Interior of Clapham North on the Northern Line, which is something like 2-3 metres wide platform-wise
There are very few metro systems in the world that have lines that exceed the Northern Line. San Francisco has one BART line that exceeds 100 KM, but its excuse is that it’s hemmed in by geography and operates in a very non-metro-like way I find.
China has two systems that are between 800 and 900 KM total trackage, but only Shanghai’s has three of which exceeds the Northern Line—and unlike the BART, the redundancy in the system is quite apparent.
So why do I care about the length? It’s simple: capacity of the system. You can only move so many people on these trains comfortably and metro systems are not meant for long distance travel. I am a bit baffled at Chinese systems doing 80-100 KM, but I am certain it works for their use cases and provides a heck of a lot of redundancies, but it will not here.

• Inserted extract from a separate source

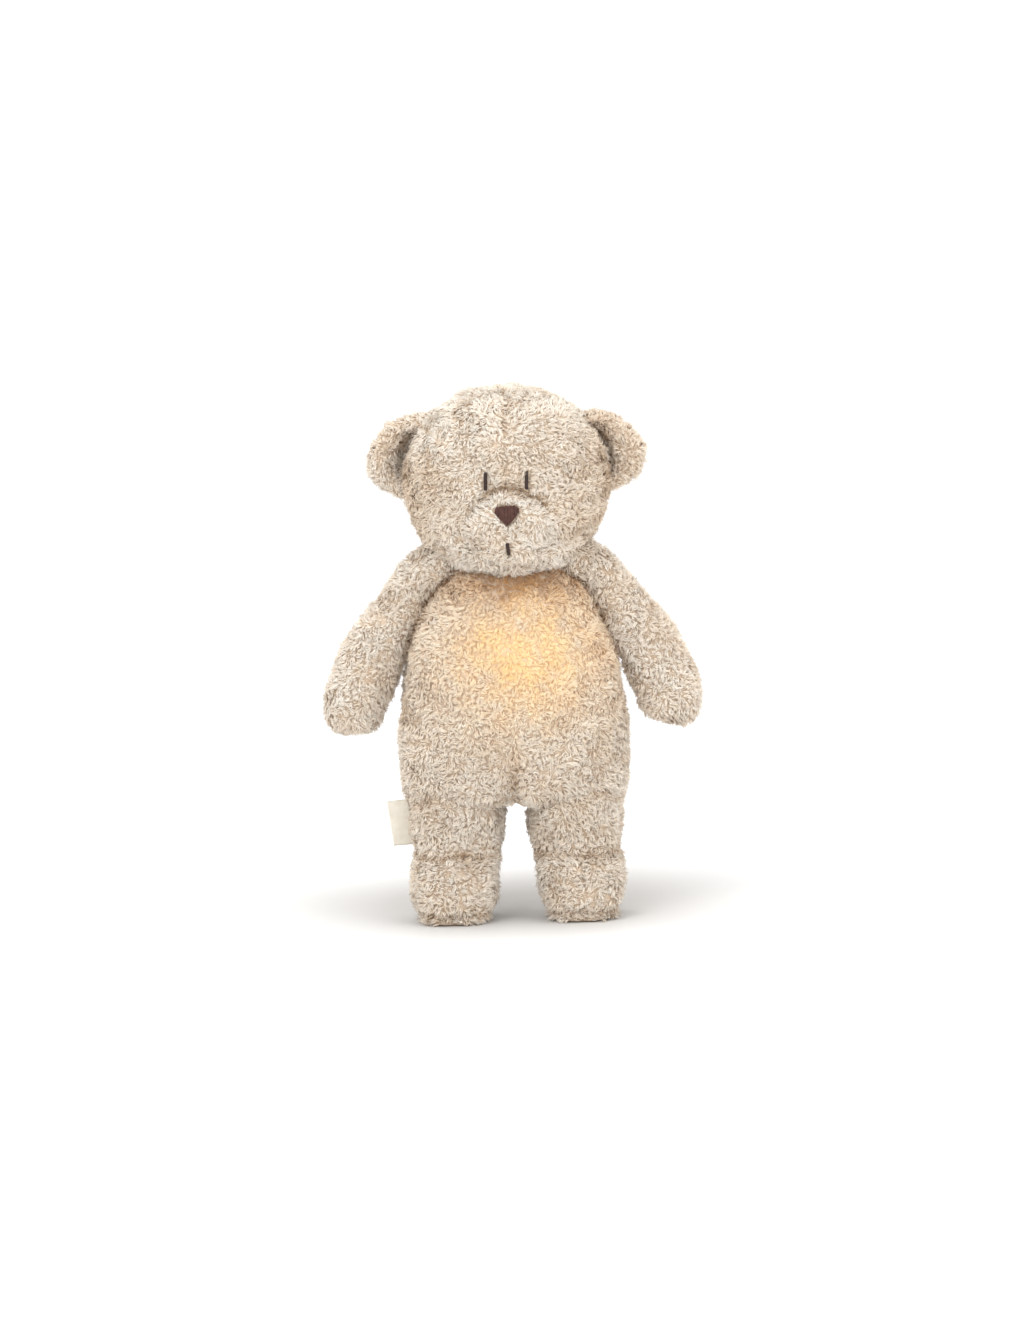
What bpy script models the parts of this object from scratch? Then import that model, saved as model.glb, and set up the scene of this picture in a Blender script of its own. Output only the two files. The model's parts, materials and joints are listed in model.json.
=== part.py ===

These trains are going to be maxed out by the time they finish passing through Surrey. While commuting patterns have shifted in the years towards staying within Surrey, the two largest economic centres remain downtown and Broadway, both of which are in Vancouver and are already on the system or will be before the Expo Line expansion completes.

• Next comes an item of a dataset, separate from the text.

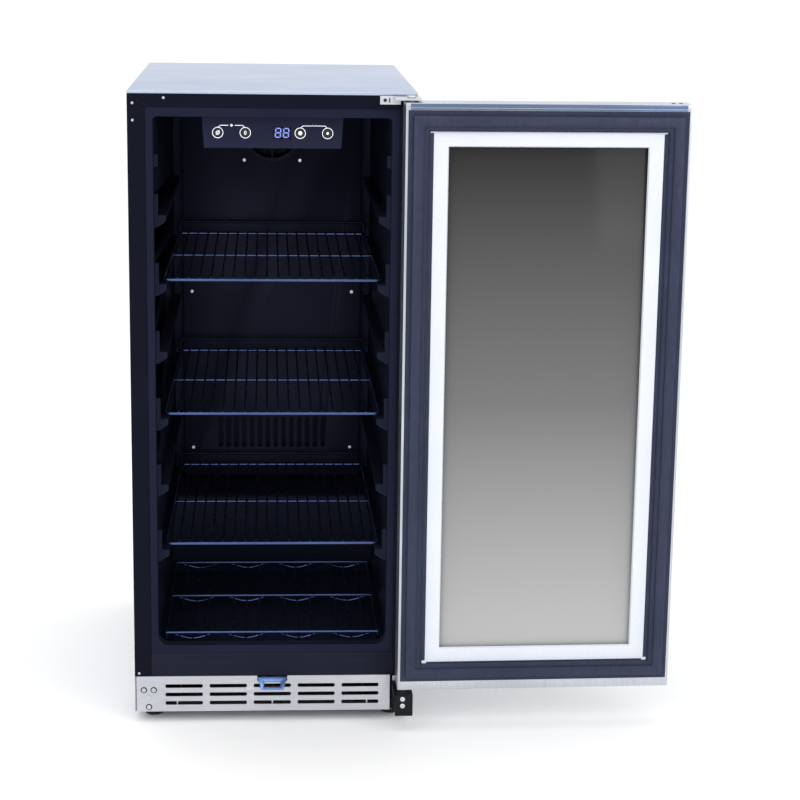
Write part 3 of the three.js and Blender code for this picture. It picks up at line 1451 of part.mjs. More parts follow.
function addWindowTrim() {
  const gasketOuter = inset(doorEdge, RIM_SIDE + GAP, RIM_END + GAP);
  const outer = inset(gasketOuter, GASKET_WIDTH + GAP);
  const y0 = linerPlateY + LINER_PLATE + GAP;
  const y1 = doorInnerY + TRIM_PROUD;
  add(door, "window_trim", ring(outer, windowEdge, y0, y1), whiteTrim);
}

function addPanes() {
  const pane = (y) => centred(paneEdge.x, y, y + PANE, paneEdge.z0, paneEdge.z1);
  add(door, "outer_glass", pane(outerPaneY), glass);
  add(door, "inner_glass", pane(innerPaneY), glass);
  const y0 = outerPaneY + PANE + GAP;
  const y1 = innerPaneY - GAP;
  add(door, "glass_spacer", ring(paneEdge, inset(paneEdge, SPACER_WIDTH), y0, y1), spacerMetal);
}

function addDoorBushes() {
  const outer = BUSH_DIAMETER / 2;
  const inner = PIN_DIAMETER / 2 + PIN_PLAY;
  const spans = {
    lower_door_bush: [DOOR_BOTTOM, DOOR_BOTTOM + BUSH_LENGTH],
    upper_door_bush: [doorTopZ - BUSH_LENGTH, doorTopZ],
  };
  for (const [name, [z0, z1]] of Object.entries(spans)) {
    const profile = [[inner, z0], [outer, z0], [outer, z1], [inner, z1], [inner, z0]];
    add(door, name, turned(profile, hingeX, hingeY, 16), acetal);
  }
}

function addHandle() {
  const x = -doorX + HANDLE_FROM_EDGE;
  const y = doorOuterY - HANDLE_STANDOFF;
  const z0 = HANDLE_CENTRE - HANDLE_LENGTH / 2;
  const z1 = HANDLE_CENTRE + HANDLE_LENGTH / 2;
  add(door, "handle_bar", post(x, y, z0, z1, HANDLE_DIAMETER, 20), brushed);
  const postEnd = y + HANDLE_DIAMETER / 2 + GAP;
  const posts = { lower_handle_post: z0 + POST_INSET, upper_handle_post: z1 - POST_INSET };
  for (const [name, z] of Object.entries(posts)) {
    const body = postAlongY(x, z, postEnd, doorOuterY - GAP, POST_DIAMETER, 16);
    add(door, name, body, brushed);
  }
}

function addLock() {
  const y0 = doorOuterY - 1.5;
  const camY = doorInnerY - DOOR_SHEET - CAM_RECESS - CAM_THICKNESS - CAM_SWEEP_PLAY / 2;
  const y1 = camY - 2;
  const plugR = PLUG_DIAMETER / 2;
  const barrel = cut(
    join(
      postAlongY(0, lockZ, y0, y1, BARREL_DIAMETER, 18),
      postAlongY(0, lockZ, y0, doorOuterY - GAP, BARREL_DIAMETER + 4, 18),
    ),
    postAlongY(0, lockZ, y0 - OVER, y1 + OVER, PLUG_DIAMETER + 0.4, 18),
  );
  add(door, "lock_barrel", barrel, brushed);
  const plug = postAlongY(0, lockZ, y0 + 0.3, camY + CAM_THICKNESS, 2 * plugR, 18);
  const key = KEYWAY_WIDTH / 2;
  const tall = KEYWAY_HEIGHT / 2;
  const keyway = block(-key, key, y0 - OVER, y0 + KEYWAY_DEPTH, lockZ - tall, lockZ + tall);
  const half = CAM_WIDTH / 2;
  const arm = block(0, CAM_LENGTH, camY, camY + CAM_THICKNESS, lockZ - half, lockZ + half);
  add(door, "lock_cam", join(cut(plug, keyway), arm), pinSteel);
}

// ---------------------------------------------------------------- assembly

addTopPanel();
addSidePanel("left_side_panel", -1);
addSidePanel("right_side_panel", 1);
addRearPanels();
addFrontFrame();
addLowerTrim();
addLiner();
addInsulation();
addMachineBayRoof();
addBasePan();
addFeet();
addCompressor();
addCondenser();
addCondenserFan();
addDrainTray();
addEvaporatorCover();
addFanGuard();
addEvaporator();
addEvaporatorFan();
addControls();
addShelves();
addKickPlate();
addLockStrike();
addUpperHinge();
addLowerHinge();
addDoorSkin();
addDoorCore();
addDoorLiner();
addGasket();
addWindowTrim();
addPanes();
addDoorBushes();
addHandle();
addLock();

// Stand the whole object centred on the origin, on the floor.
fridge.updateMatrixWorld(true);
const extent = new THREE.Box3().setFromObject(fridge, true);
const middle = extent.getCenter(new THREE.Vector3());
cabinet.position.set(-middle.x, -middle.y, -extent.min.z);
fridge.updateMatrixWorld(true);

export default fridge;
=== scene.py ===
"""Finished looks of a built-in, glass-door beverage cooler whose door stands open.

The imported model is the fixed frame: places are read off its nodes, and the sizes that it does
not give are in millimetres on the class of the sub-assembly that they belong to. Profiles for
the lathe list a radius and a distance along the axis for each station.
"""
import json
import logging
import math
import random
from dataclasses import dataclass
from enum import Enum
from typing import Any, Callable, Iterable, Sequence

import bmesh
import bpy
from mathutils import Matrix, Vector


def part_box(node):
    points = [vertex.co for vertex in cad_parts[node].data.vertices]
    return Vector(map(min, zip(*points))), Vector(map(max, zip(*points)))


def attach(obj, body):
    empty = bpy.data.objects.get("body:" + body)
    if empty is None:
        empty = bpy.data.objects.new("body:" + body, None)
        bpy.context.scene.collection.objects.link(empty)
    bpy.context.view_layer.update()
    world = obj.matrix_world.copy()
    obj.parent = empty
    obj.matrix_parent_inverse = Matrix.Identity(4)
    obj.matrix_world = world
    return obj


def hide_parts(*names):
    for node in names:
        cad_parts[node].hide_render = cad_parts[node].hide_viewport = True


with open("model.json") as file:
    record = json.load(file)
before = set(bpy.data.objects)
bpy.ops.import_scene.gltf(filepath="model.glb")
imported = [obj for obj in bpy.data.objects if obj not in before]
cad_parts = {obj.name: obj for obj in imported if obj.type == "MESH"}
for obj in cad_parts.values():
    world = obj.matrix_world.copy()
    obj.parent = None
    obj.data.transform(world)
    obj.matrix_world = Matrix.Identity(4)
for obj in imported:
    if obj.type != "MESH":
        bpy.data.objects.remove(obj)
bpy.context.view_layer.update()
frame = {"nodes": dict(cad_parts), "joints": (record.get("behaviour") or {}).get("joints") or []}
LOG = logging.getLogger("cooler")
MM = 0.001
Point = Sequence[float]
UPWARDS: Point = (0, 0, 1)
BACKWARDS: Point = (0, 1, 0)  # into the cabinet, away from its front face
FORWARDS: Point = (0, -1, 0)


# ---------------------------------------------------------------- places


@dataclass(frozen=True)
class Datum:
    """The cabinet's own frame: x = 0 on its centre plane, y = 0 on its front face, in millimetres."""

    x: float
    y: float

    @classmethod
    def of_cabinet(cls) -> "Datum":
        """Reads the datum off the top panel, which covers the cabinet from edge to edge."""
        low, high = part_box("top_panel")
        return cls((low.x + high.x) / 2, low.y)

    def at(self, x: float, y: float, z: float) -> Vector:
        """Turns cabinet millimetres into a place in the frame.

        Args:
            x: Distance right of the centre plane.
            y: Distance behind the front face.
            z: Height above the floor.

        Returns:
            The place in metres.
        """
        return Vector((self.x + x * MM, self.y + y * MM, z * MM))

    def span(self, node: str) -> tuple[Vector, Vector]:
        """Gives a node's lowest and highest corner in cabinet millimetres.

        Args:
            node: Name of a CAD node that isn't on the door.

        Returns:
            The two corners.
        """
        shift = Vector((self.x, self.y, 0))
        low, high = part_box(node)
        return (low - shift) / MM, (high - shift) / MM


DATUM = Datum.of_cabinet()


def door_swing() -> Matrix:
    """Works out the turn that carries the shut door to where it stands open.

    Returns:
        The turn about the hinge axis.
    """
    hinge = next(joint for joint in frame["joints"] if joint["name"] == "door_hinge")
    axis = Vector(hinge["pos_m"])
    turn = Matrix.Rotation(math.radians(-hinge["range_deg"][0]), 4, "Z")
    return Matrix.Translation(axis) @ turn @ Matrix.Translation(-axis)


DOOR_SWING = door_swing()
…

Even at north of 600 people per trainset and even if you were to push the 70 second headways the system is capable of achieving, these sort of trains are meant to be for short journeys despite how many people it’ll move. This is what our system was designed with and there are only a few examples where you can buck this trend.
Two potential routes for SkyTrain in Vancouver going to the North Shore
We’re never going to really go much east beyond the terminus being built at Langley Centre. Perhaps the Expo Line will be part of the extension to the North Shore, but it’s looking like the powers that be in Victoria don’t want that and quite honestly I think it’s the right idea at least for now.
What about the rest of the valley then? Aside from maybe an extension of the Millennium Line out to Pitt Meadows or Maple Ridge, which really would run into the same problems as the Expo, we’re probably looking at alternatives from SkyTrain when trying to get out there from the western shores of the region.
I have made remarks around this problem in the past both in video and written form, but as it stands, your options for getting to Abbotsford or Mission for the most part relies options such as taking a crowded bus that runs hourly, riding a train that only leaves from the valley in the morning to then return in the evening, or driving a car.
The West Coast Express is a really pathetic system even though it does punch above its weight all things considered.
If this region is going to grow, if we’re going to resolve our housing situation, and if we’re going to reduce our greenhouse emissions, we’re going to need to think big and also systematically.
MVX and its grand vision of regional rail going into the Valley and even towards Squamish and Whistler
Buses are one part of the solution (the Fraser Valley Express operated by BC Transit is a great idea), but I think we need to get more serious with high volume movement of people. The folks behind Mountain Valley Express have the right idea, but it’s going to be a waste if we don’t align everything around it. We did this with SkyTrain back in 1985 and we will have to do this with any new mode of transportation in the future.
If we’re going to go on an infrastructure building spree in this country, let’s get people moving en masse. The Mark V is a symbol of the progress we have made and the progress we have to still make.
Also, to close off: good riddance to the Mark Is. They were good for the time, but they’re rubbish now and I am glad to see TransLink slowly taking them out of the system. I’ll be pleased to see them as heritage vehicles periodically, but I look forward to never having to be forced to ride in them again.